You can purchase Flatmunder for the iPad via iTunes for $2.99 here:


  1. Mark, this gave me chills and brought me to tears. What a beautiful gift you give in sharing this deep experience and found wisdom! All I can say is “Wow”, and that I love you and your sweet family.

    I wonder if you would consider submitting a version of this to the “Family Matters” segment of the national magazine, “Psychotherapy Networker” (I’m sure Saliha is familiar with it). You have captured so many important things in this blog entry about emotion, healing, resilience, and creativity. I would love to see it available to therapists far and near.

    Thank you.


  2. David Hallaway

    I am the third generation of wanderes. Both my mother and father’s families; countries, states and cities. As a child, I rarely saw death as a process.

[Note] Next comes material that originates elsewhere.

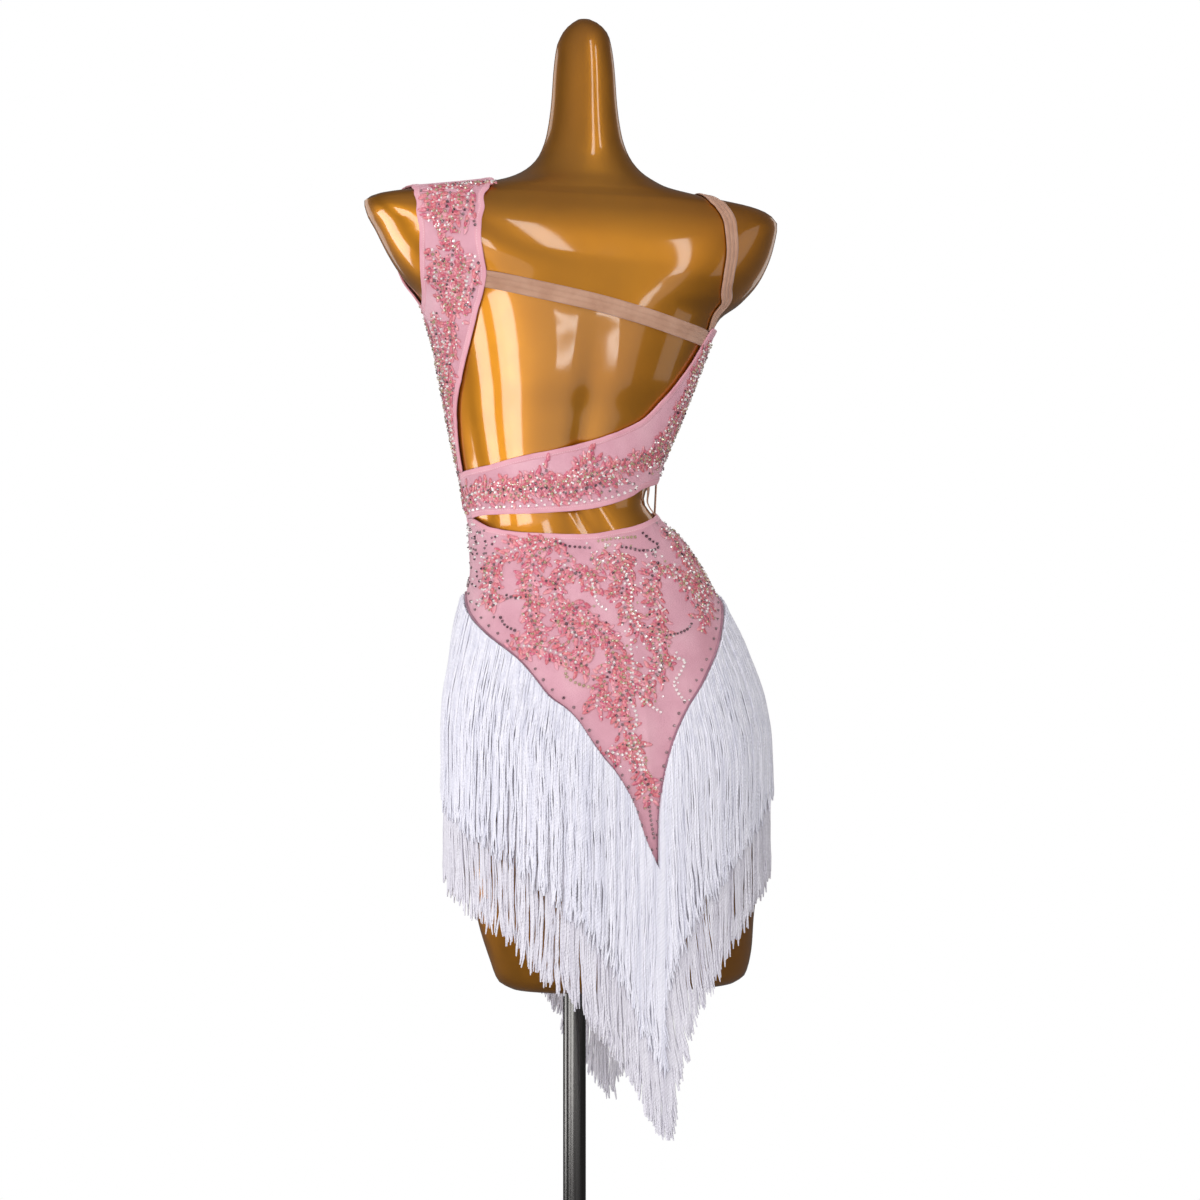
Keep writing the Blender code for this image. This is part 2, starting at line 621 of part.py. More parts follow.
def main():
    for old in list(bpy.data.objects):
        bpy.data.objects.remove(old)
    parts = collection_for("salsa_dance_dress")
    cutters = collection_for("cutters")
    gold = material("gold_form", (0.44, 0.22, 0.06), 0.18, metallic=0.9)
    steel = material("polished_steel", (0.30, 0.30, 0.30), 0.25, metallic=1.0)
    base_paint = material("base_metal", (0.30, 0.30, 0.30), 0.35, metallic=1.0)
    cloth = material("pink_stretch", (0.74, 0.36, 0.42), 0.6)
    nude = material("nude_elastic", (0.53, 0.31, 0.19), 0.7)
    white = material("white_fringe", (0.75, 0.74, 0.80), 0.6)
    dress_form(gold, parts, cutters)
    stand(steel, base_paint, parts)
    dress(cloth, parts)
    elastics(nude, parts)
    fringe(white, parts)


main()
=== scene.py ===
"""Salsa dance dress on its dress form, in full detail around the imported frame.

A place on the body is an angle and a height. The angle is in degrees seen from above: 0 at the wearer's
left, 90 at the back, 180 at the wearer's right, 270 at the front. The height is in millimetres.
The wearer faces -Y. The script makes, in this order: the form and its stand, the cloth with its bound
edges, the elastics, the leaf sequins and stones, the fringe, then the studio.
"""

import bisect
import math
import random

import bmesh
import bpy
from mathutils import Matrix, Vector, noise


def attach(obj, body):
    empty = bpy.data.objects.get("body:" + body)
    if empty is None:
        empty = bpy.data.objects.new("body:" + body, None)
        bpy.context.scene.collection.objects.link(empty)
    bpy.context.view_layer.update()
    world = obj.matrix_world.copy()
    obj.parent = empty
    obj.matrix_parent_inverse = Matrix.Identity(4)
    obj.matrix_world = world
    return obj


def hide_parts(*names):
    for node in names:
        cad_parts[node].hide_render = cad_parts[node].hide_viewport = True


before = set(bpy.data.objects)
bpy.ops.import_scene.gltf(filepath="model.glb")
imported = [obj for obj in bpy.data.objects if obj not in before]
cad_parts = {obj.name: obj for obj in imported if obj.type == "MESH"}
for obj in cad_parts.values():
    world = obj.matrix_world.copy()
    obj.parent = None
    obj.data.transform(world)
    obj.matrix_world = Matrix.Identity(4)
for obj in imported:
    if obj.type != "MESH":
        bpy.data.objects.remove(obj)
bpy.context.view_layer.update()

MM = 0.001
BODY = "root"
JOINED = 0.02 * MM  # points of one piece that are this near become one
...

It was a notice, an internment. It was never anyone I really knew… or loved. If fact there was this twenty year span in which, it seemed, no one died.

    When my wife and I decided to settle down. We moved back to California’s Central Valley. Here, we have four generations of family. We live with birth, death and things in between. All of which are delivered by word of mouth. Events happen in multiples. At one point, my eldest, then six, had been to three funerals in row in three weeks, simply asked me who was dying next week. We decided to let him skip a few.

    In having the luxury of being able to raise our family here, my children have had the benefit of seeing death as a process, both natural and unnatural. Illness, accidents and murders. The Buddhist and Catholic elements of our family are very focused upon the souls of the departed. We visit graves. We pray for our dead.

    In our house it is a familiar topic -especially concerning me. My wife often brags how she will, undoubtedly, outlive me and threatens me with burial in either the Japanese-Buddhist or Mexican-Catholic Cemeteries. I will not elaborate upon the numerous desecrations that she is planning after my internment. And, a while back, my youngest has made it clear that that he would prefer me cremated so that he can take me with him when he moves. As for me? I joined a gym.

    The point of all this is that we are often frozen in the moment of life. We are detached from concepts death and fate. And it isn’t important that we truly believe in ritual as a solution but that it exists as a purpose. The Catholics will tell you that there is no “Kitty Heaven” -which is why I’m leaning towards the Buddhist Cemetery.

  3. Keith Howard

    Great job of listening and helping Gus come to his own solutions. He sounds very preceptive and insightful.

  4. John Huegel

    I have spent alot of money on ” professionals ” for my daughter through her teens and I doubt they could have handled things any better. Great insite and pretty cleaver too.

  5. mrkgreene

    Saliha would be quick to note that we should not loose sight of the complex web of conversations that lead up to and away from a story/moment like this. What Gus and I were talking about while drawing pictures years ago, reinforced how pictures help us hold our ideas about the world. A year or more ago, we all started having purposeful discussions what to do when we feel angry. Gus and all the people in his life have had thousands of other talks over the years about a range of subjects that set the stage for him to view himself as a person who creates things. And so on, and so forth. The Sadness Ghost is not an isolated event, it is the logical extension of a way of being in conversation all the time with children or adults. That “web of conversations” is the birthplace of capacity and resiliency. And its a place where emotions can take refuge and find safety.